WORK TO COMPLETE: In the listing below, find the line with "and vest clip.", then repeat exactly every line from the top through that one.

SUPPLIED DATA:
+---+
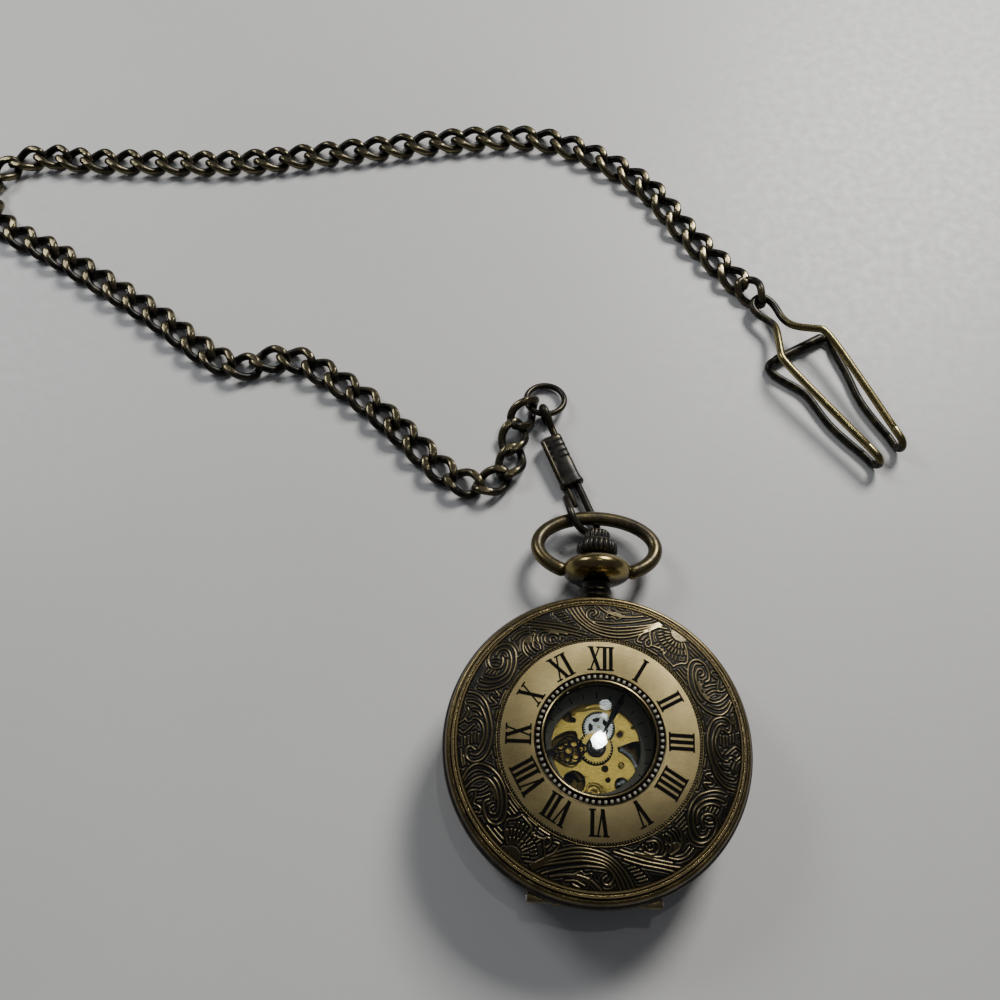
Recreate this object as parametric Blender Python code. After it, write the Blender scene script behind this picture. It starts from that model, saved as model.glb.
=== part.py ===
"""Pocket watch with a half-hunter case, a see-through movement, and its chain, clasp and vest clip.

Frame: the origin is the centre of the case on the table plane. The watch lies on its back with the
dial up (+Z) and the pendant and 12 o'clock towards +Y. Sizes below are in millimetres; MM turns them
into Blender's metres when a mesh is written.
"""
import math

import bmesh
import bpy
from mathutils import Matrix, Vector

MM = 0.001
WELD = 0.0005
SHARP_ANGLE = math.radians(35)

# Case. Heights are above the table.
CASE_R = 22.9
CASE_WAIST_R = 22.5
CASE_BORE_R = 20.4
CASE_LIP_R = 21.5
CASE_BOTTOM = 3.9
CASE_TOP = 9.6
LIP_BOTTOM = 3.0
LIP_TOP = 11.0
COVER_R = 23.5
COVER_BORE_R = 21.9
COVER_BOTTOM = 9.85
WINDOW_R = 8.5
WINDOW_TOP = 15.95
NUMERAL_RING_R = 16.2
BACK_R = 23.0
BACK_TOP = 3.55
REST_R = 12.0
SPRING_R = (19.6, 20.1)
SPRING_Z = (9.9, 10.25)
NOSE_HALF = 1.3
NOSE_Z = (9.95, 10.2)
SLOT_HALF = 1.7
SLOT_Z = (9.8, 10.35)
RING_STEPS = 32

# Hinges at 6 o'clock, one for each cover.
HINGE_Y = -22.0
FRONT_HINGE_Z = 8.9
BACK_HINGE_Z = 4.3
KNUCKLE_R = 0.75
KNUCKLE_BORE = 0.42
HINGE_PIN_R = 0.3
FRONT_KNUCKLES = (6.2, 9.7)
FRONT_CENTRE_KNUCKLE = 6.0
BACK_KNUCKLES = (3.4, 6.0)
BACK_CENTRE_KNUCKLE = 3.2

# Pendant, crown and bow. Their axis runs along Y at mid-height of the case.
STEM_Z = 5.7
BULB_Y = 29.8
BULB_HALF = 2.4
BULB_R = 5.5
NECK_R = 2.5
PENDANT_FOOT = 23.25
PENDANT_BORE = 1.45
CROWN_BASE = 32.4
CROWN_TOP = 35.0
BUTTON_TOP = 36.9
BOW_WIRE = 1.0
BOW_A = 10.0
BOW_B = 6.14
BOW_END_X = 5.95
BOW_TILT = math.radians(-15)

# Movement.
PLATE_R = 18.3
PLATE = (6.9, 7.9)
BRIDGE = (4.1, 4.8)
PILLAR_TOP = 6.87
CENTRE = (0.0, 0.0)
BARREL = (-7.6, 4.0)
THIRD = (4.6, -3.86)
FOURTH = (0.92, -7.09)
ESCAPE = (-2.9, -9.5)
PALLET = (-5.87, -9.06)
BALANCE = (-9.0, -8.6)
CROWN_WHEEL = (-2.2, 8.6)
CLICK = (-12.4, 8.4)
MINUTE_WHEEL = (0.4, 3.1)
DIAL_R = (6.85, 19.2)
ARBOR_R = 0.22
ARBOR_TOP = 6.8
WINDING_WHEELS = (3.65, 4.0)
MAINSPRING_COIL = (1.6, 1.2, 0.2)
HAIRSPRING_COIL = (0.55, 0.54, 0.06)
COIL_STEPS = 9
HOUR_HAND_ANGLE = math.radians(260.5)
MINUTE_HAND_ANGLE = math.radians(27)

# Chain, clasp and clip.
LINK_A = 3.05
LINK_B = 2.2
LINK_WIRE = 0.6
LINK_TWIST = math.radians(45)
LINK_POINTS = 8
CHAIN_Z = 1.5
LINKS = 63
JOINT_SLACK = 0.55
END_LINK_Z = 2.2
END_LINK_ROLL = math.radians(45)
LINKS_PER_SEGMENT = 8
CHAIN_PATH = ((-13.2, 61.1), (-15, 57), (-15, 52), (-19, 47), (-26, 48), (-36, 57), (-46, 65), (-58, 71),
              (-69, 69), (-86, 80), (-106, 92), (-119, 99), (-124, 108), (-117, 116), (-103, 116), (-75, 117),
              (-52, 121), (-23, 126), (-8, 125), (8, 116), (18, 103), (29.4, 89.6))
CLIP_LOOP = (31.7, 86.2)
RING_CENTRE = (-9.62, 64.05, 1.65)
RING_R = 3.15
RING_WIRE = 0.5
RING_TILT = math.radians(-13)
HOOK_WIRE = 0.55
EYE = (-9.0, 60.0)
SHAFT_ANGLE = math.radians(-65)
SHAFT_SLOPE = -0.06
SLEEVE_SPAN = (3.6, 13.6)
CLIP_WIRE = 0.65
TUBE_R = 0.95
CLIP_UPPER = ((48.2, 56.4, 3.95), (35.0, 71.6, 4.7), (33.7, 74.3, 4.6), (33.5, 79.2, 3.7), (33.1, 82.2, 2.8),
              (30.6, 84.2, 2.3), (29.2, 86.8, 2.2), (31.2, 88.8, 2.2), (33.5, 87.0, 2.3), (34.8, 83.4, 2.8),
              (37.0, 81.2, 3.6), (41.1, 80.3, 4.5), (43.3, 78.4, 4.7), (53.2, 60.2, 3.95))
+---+
TASK RESPONSE:
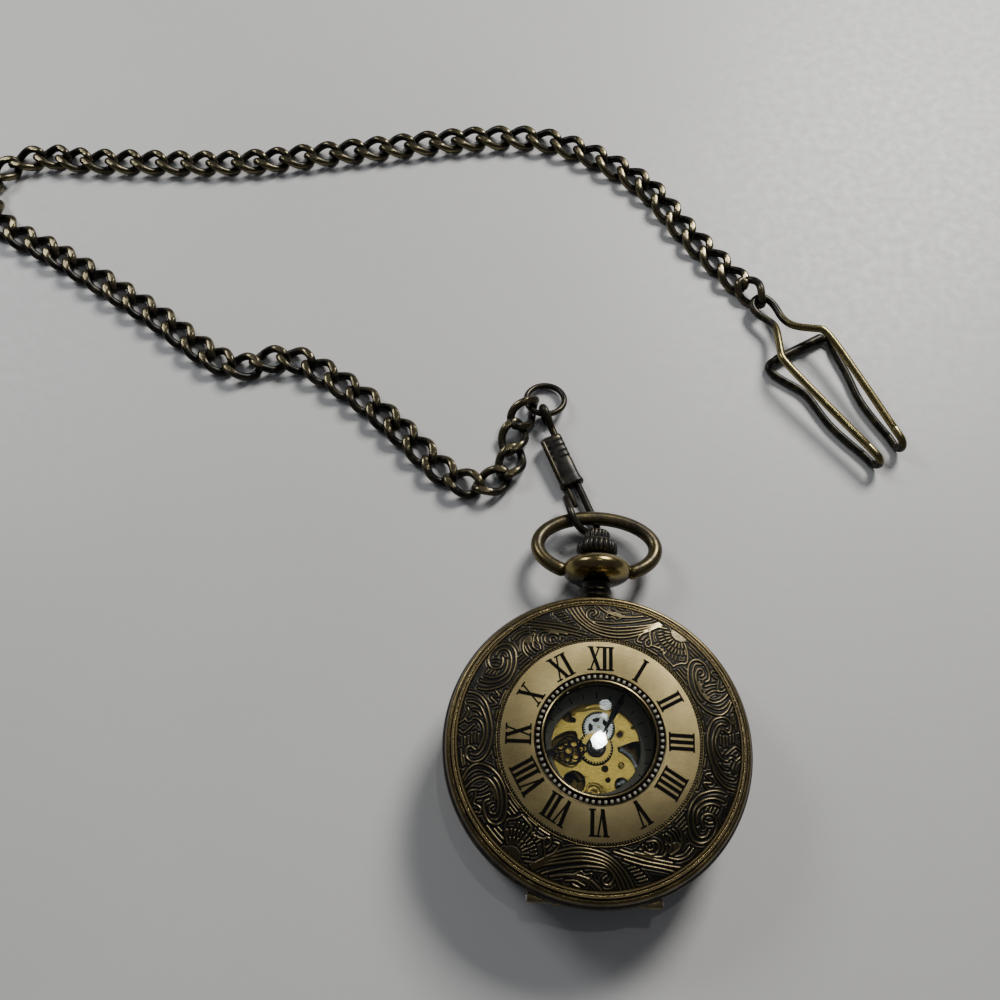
Recreate this object as parametric Blender Python code. After it, write the Blender scene script behind this picture. It starts from that model, saved as model.glb.
=== part.py ===
"""Pocket watch with a half-hunter case, a see-through movement, and its chain, clasp and vest clip.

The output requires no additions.